Good afternoon! Lauren Romagnano again and today’s lunch and learn is focused on the partnerships and relationships between Shakespeare theatres and local educational institutions. We will be hearing from Ralph Cohen of both the American Shakespeare Center and Mary Baldwin’s Shakespeare and Performance Program, Paul Menzer also from Mary Baldwin’s Shakespeare and Performance Program, Hailey Bachrach representing the partnership between King’s College and the Globe Theatre, Erica Whyman of the Royal Shakespeare Company, Michael Dobson of the Shakespeare Institute, and Chelsea Phillips from Villanova University, but also an alumna of Mary Baldwin’s program and the partnership between Ohio State University and the Royal Shakespeare Company.
We begin with each partnership speaking about the balances and benefits of each program. Dobson and Whyman begin by discussing the summer school program between the RSC and the Shakespeare Institute, which includes seeing performances, lectures about the plays, and the development of the educative creativity from the RSC actors becoming teachers to these students. They remark this program sponsored the combination of practical work and research for both students and actors, ultimately bringing scholars on the stage. For both organizations, it assisted the discovery of finding new ways to address inquiries related to Shakespeare.

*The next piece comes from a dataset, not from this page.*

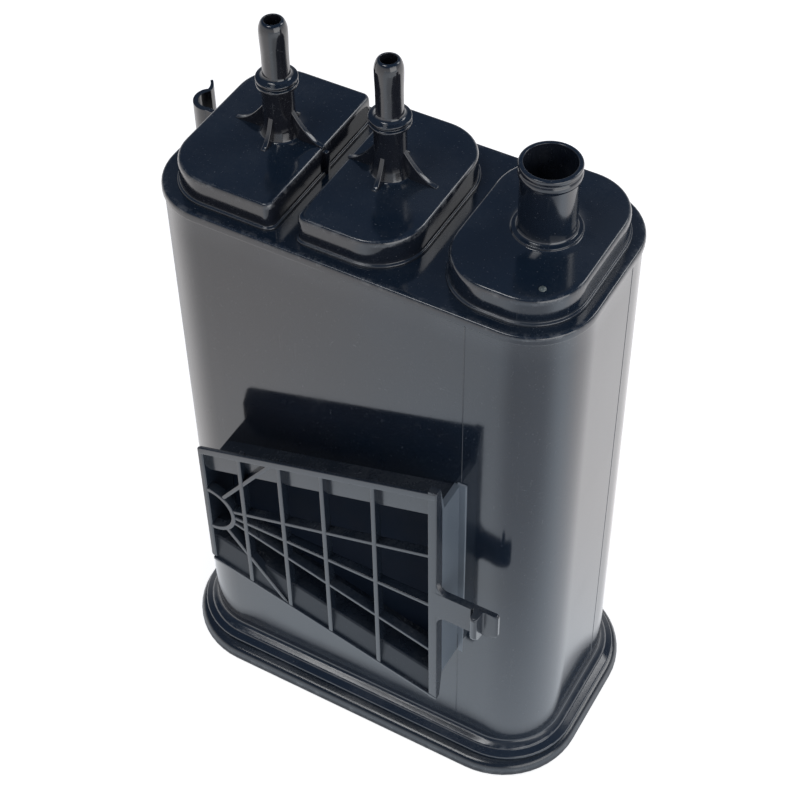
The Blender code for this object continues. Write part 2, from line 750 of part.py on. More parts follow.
def bottom_cover(coat):
    """Cover welded to the flange, with a locating wall and spring bosses inside."""
    round_out = COVER_OVER_Y - BAND_OVER_Y
    rings = [
        cover_ring(0.0, COVER_EDGE_LOW),
        cover_ring(COVER_EDGE_LOW, 0.0),
        cover_ring(COVER_EDGE_HIGH, 0.0),
    ]
    for step in (1, 2, 3):
        angle = math.radians(90 * step / 4)
        rise = (WELD_LOW - COVER_EDGE_HIGH) * math.sin(angle)
        rings.append(cover_ring(COVER_EDGE_HIGH + rise, round_out * (1 - math.cos(angle))))
    rings.append(cover_ring(WELD_LOW, round_out))
    body = solid("bottom_cover", rings)
    end = HALF_LENGTH - WALL
    outer = [chamber_ring(z, -end, end, CLEARANCE) for z in (WELD_LOW - SINK, WELD_LOW + LOCATOR_TALL)]
    inner_gap = CLEARANCE + LOCATOR_WALL
    inner = [chamber_ring(z, -end, end, inner_gap) for z in (WELD_LOW, WELD_LOW + LOCATOR_TALL + SINK)]
    locator = combine(solid("locator", outer), "DIFFERENCE", [solid("locator_hollow", inner)])
    bosses = [
        seat(f"{name}_boss", x, WELD_LOW - SINK, WELD_LOW + SPRING_SEAT) for name, x in spring_places()
    ]
    combine(body, "UNION", [locator, *bosses])
    combine(body, "DIFFERENCE", [cover_recess()])
    return finish(body, coat)


def chamber_ends():
    """Left and right wall of the main and the vent chamber."""
    end = HALF_LENGTH - WALL
    return (-end, PARTITION_X - INNER_WALL / 2), (PARTITION_X + INNER_WALL / 2, end)


def pad(name, left, right, low, high, coat):
    rings = [chamber_ring(z, left, right, CLEARANCE) for z in (low, high)]
    return finish(solid(name, rings), coat)


def filters(coat):
    (main_left, main_right), (vent_left, vent_right) = chamber_ends()
    half = INNER_WALL / 2
    high = ROOF_INNER - CLEARANCE
    low = high - FILTER_THICK
    pad("tank_filter", main_left, BAFFLE_X - half, low, high, coat)
    pad("purge_filter", BAFFLE_X + half, main_right, low, high, coat)
    pad("air_filter", vent_left, vent_right, low, high, coat)
    low = PLATE_HEIGHT + PLATE_DECK + CLEARANCE
    high = low + FILTER_THICK
    pad("main_lower_filter", main_left, main_right, low, high, coat)
    pad("vent_lower_filter", vent_left, vent_right, low, high, coat)


def carbon_beds(coat):
    """Granule beds, which fill their chambers from the lower filters to the upper ones."""
    (main_left, main_right), (vent_left, vent_right) = chamber_ends()
    low = PLATE_HEIGHT + PLATE_DECK + FILTER_THICK + 2 * CLEARANCE
    high = ROOF_INNER - FILTER_THICK - 2 * CLEARANCE
    rings = [chamber_ring(z, main_left, main_right, CLEARANCE) for z in (low, high)]
    bed = solid("main_carbon_bed", rings)
    half = INNER_WALL / 2 + CLEARANCE
    slot = box(
        "baffle_slot", BAFFLE_X - half, BAFFLE_X + half, -HALF_DEPTH_FOOT, HALF_DEPTH_FOOT,
        ROOF_INNER - BAFFLE_TALL - CLEARANCE, ROOF_TOP,
    )
    combine(bed, "DIFFERENCE", [slot])
    finish(bed, coat)
    pad("vent_carbon_bed", vent_left, vent_right, low, high, coat)


def pressure_plate(name, left, right, slots, springs, coat):
    """Slotted plate with a skirt and a boss for each spring, pushed up against the lower filter."""
    deck = PLATE_HEIGHT + PLATE_DECK
    low = deck - PLATE_SKIRT
    gap = 2 * CLEARANCE
    body = solid(name, [chamber_ring(z, left, right, gap) for z in (low, deck)])
    under = solid(
        f"{name}_hollow",
        [chamber_ring(z, left, right, gap + PLATE_DECK) for z in (low - SINK, PLATE_HEIGHT)],
    )
    half_y = HALF_DEPTH_ROOF - WALL - CORNER / 2
    cuts = [under]
    reach = SPRING_RADIUS + SPRING_WIRE
    for index in range(slots):
        x = left + (right - left) * (index + 1) / (slots + 1)
        near = min(abs(x - place) for place in springs)
        inner = reach if near < reach + PLATE_SLOT else PLATE_SLOT / 2
        for side in (-1, 1):
            y0, y1 = sorted((side * inner, side * half_y))
            cuts.append(
                box(f"slot_{index}", x - PLATE_SLOT / 2, x + PLATE_SLOT / 2, y0, y1, low, deck + SINK)
            )
    combine(body, "DIFFERENCE", cuts)
    bosses = [seat("plate_boss", x, PLATE_HEIGHT - SPRING_SEAT, PLATE_HEIGHT + SINK) for x in springs]
    combine(body, "UNION", bosses)
    return finish(body, coat)


def spring(name, x, coat):
    """Coil spring between the cover and a pressure plate, as a wire along a helix."""
    low = WELD_LOW + CLEARANCE + SPRING_WIRE
    high = PLATE_HEIGHT - CLEARANCE - SPRING_WIRE
    steps = 16 * SPRING_TURNS
    rings = []
    for step in range(steps + 1):
        turn = 2 * math.pi * step / 16
        z = low + (high - low) * step / steps
        ring = []
        for corner in range(6):
            angle = 2 * math.pi * corner / 6
            radius = SPRING_RADIUS + SPRING_WIRE * math.cos(angle)
            height = z + SPRING_WIRE * math.sin(angle)
            ring.append((x + radius * math.cos(turn), radius * math.sin(turn), height))
        rings.append(ring)
    return finish(solid(name, rings), coat, 60)


def main():
    clear_scene()
    black = material("black_nylon", (0.018, 0.022, 0.027), 0.32)
    cover_black = material("cover_nylon", (0.014, 0.016, 0.019), 0.36)
    fleece = material("filter_fleece", (0.62, 0.60, 0.54), 0.95)
    granules = material("carbon_granules", (0.012, 0.012, 0.013), 0.9)
    plate_black = material("plate_nylon", (0.03, 0.03, 0.032), 0.5)
    steel = material("spring_steel", (0.55, 0.55, 0.56), 0.3, 1.0)
    housing(black)
    bottom_cover(cover_black)
    filters(fleece)
    carbon_beds(granules)
    places = [x for _, x in spring_places()]
    (main_left, main_right), (vent_left, vent_right) = chamber_ends()
    pressure_plate("main_pressure_plate", main_left, main_right, SLOTS_MAIN, places[:2], plate_black)
    pressure_plate("vent_pressure_plate", vent_left, vent_right, SLOTS_VENT, places[2:], plate_black)
    for name, x in spring_places():
        spring(name, x, steel)


main()
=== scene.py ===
"""Looks of a charcoal canister: a black nylon box with three hose ports and a ribbed bracket.

Lengths are in metres, in the frame of the solids: +Z up, the bracket towards -Y, the foot at z = 0.
"""
import math

import bmesh
import bpy
import numpy as np
from mathutils import Matrix, Vector


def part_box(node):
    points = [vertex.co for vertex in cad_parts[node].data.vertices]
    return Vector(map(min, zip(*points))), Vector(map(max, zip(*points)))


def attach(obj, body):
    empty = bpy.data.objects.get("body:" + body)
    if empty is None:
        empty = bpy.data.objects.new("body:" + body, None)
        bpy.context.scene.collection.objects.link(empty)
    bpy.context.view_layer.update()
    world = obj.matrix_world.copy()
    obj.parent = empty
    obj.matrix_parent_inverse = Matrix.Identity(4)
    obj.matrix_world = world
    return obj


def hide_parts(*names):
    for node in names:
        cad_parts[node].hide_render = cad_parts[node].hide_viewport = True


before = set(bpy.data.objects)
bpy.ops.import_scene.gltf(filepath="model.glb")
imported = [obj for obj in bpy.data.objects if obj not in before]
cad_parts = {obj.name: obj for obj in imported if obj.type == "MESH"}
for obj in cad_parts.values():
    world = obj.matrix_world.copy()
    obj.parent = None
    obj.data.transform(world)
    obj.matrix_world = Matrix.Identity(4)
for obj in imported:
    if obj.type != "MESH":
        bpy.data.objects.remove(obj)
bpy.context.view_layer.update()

# Camera at the photograph's place
CAMERA_PLACE = (0.209294, -0.361108, 0.585667)
CAMERA_TURN = math.radians(30.2457)
CAMERA_DIP = math.radians(47.5067)
CAMERA_ROLL = math.radians(1.138)
LENS = 82.387
SENSOR = 36.0

# Housing shell
HALF_LENGTH = 0.0722
HALF_DEPTH_ROOF = 0.0347
HALF_DEPTH_FOOT = 0.0362
CORNER = 0.02045
ROOF_TOP = 0.2191
WALL = 0.0022
LIP_PROUD = 0.0007
LIP_TALL = 0.0031
LIP_ROUND = 0.0014
ROOF_BEND = 0.0016
ROOF_FLAT = 0.0080
WALL_RINGS = 24
WELD_HEIGHT = 0.0065
WELD_GAP = 0.00015
FLANGE_TOP = 0.0110
LEDGE = (0.0020, 0.0030, 0.0101)
BAND = (0.0049, 0.0056, 0.0082)
COVER_OVER = (0.0069, 0.0093)
COVER_EDGE = (0.0010, 0.0036)
COVER_RECESS = 0.0032
COVER_RIM = 0.0060
COVER_RIB = 0.0018
COVER_CELLS = (8, 4)
FOOT_PAD = (0.0360, 0.0200)

# Domes: left edge, right edge, half depth, left and right corner radius
DOME_TOP = 0.2285
DOME_FILLET = 0.0014
DOME_STEP = 0.0008
DOME_SEAM = 0.0014
DOME_FLATS = (0.0025, 0.0045)
TANK_DOME = (-0.0665, -0.0267, 0.0303, 0.0153, 0.0028)
PURGE_DOME = (-0.0182, 0.0172, 0.0303, 0.0028, 0.0157)
AIR_DOME = (0.0260, 0.0684, 0.0303, 0.0174, 0.0174)
PIP_PLACE = (0.0588, -0.0226)
PIP_RADIUS = 0.0012

# Parting lines of the mould: place on the front and on the right end, half width, sunk foot, gaps at both ends
PARTING_X = 0.0408
PARTING_Y = 0.0115
PARTING_HALF = 0.00022
PARTING_SINK = 0.0006
PARTING_ENDS = (0.0020, 0.0005)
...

Cohen next speaks on his role within the collaboration between the ASC and Mary Baldwin. He finds that this development came out of a desire to work arm in arm together towards a common goal. This development was a process of learning the balance of actor’s time as well as the benefits of bringing actors into the classroom to share their experiences to students. Cohen notes that this conference is the ultimate example of this partnership when one notices the students always attentive, always listening, and always soaking in the information offered by the scholars on this stage.
Bachrach speaks next about her experience as a student working between King’s College and the Globe. She notes that the Globe appears to have always been a scholarly theatre, but this partnership blends the institutions in a way to benefit both parties. She sees the blending combination of performance and research, especially in times when faculty members are from the Globe and teaching students from an entirely different background than those from King’s College.
The stage is next turned over to Phillips, someone who can speak on the experience of being educated by not one, but two different Shakespeare partnerships. She notes that the partnership in Staunton informed her own thoughts and choices when she moved to Ohio because of the strength between the two programs. Having the opportunity to work with both actors and educators, and even actor-educators, Phillips was able to take the variety of information into her own classes at Villanova, where she continues to stress the importance of performance and research as a singular unit and not two separate entities.
The panel unanimously agrees that the access to spaces is one of the things that makes these partnerships lasting experiences. Whyman remarks of the RSC/Shakespeare Institute partnership that some of the key components are equal time spent in the space, the relevance and resonance of working together in the space, and using this space encourages an alignment of mission statements. Cohen adds on that the slight differences between mission statements, as rare as it can be for a graduate program to have a mission statement, can be at odds at times, but ultimately keeps him honest with his students considering his roles between the two.
Menzer turns to open the conversation to audience members to either share their experiences within these programs or to ask questions about the partnerships. Several student alumni speak, from all different partnerships, to share how these collaborations both taught them the importance of growth and the importance of the access achievable only through organizations such as these. Many speak about the growth of both parties, actors and educators, taking on these new roles and working through these new facets and how this sponsors new ideas and development all around. These connections even sponsor not only trust between the groups, but also friendship as people learn to work in their new capacities and roles. Ultimately, what the panel members hope audience members can take away from this session is that these partnerships open doors for actors, educators, students, and even community members in developing and growing through research, performance, and love of Shakespeare.